What We Can Learn from the Wives of Alcoholics

What We Can Learn from the Wives of Alcoholics

A few days ago I found out that a woman I know from around the neighborhood is a social worker who, among other things, runs a support group for women with alcoholic husbands.  
“Is it a support group especially for religious women?”
She smiled and shook her head. “No, we have all kinds of women there. Charedi women in sheitls, National Religious women wearing headscarves,” she said as she pointed to her own, “along with secular women who have never set foot in a shul, and have no interest in doing so. We have Meretz voters sitting next to Shas voters. Labor next to Likud.”
And in every group I’ve facilitated over the years, the same thing always happens. Over the course of our weeks together, we forget the differences. Because when people communicate, on a deep level, the externals that divide us from one another melt away. Deep down we all feel pain. We all struggle.

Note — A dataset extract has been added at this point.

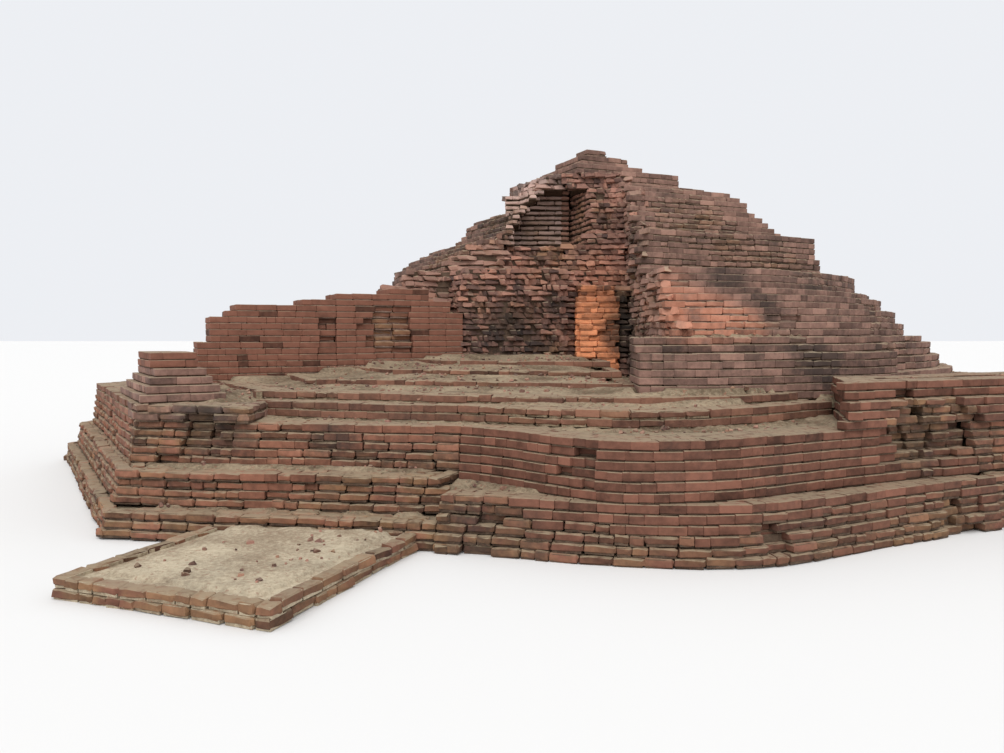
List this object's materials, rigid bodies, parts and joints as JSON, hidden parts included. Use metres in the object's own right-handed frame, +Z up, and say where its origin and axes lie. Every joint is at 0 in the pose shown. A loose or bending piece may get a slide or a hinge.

Deep down, underneath this one’s sheitl and that one’s jeans, we are the same.”    
Yesterday, along with millions of other Israeli citizens, I voted. And by doing so, I and millions of others chose and stood firmly within our corner Israeli society. We said, I am like these people here and not like those people over there. But deep down, as the social worker reminded me, we have infinitely more in common than the things that, election after election, divide us from one another. 


  1. Very well said, thank you.

  2. Rav Aviner writes about this idea also. As Jews, we have more that unites us, than what divides us. I try to think about this, when I see people who are “different” than me.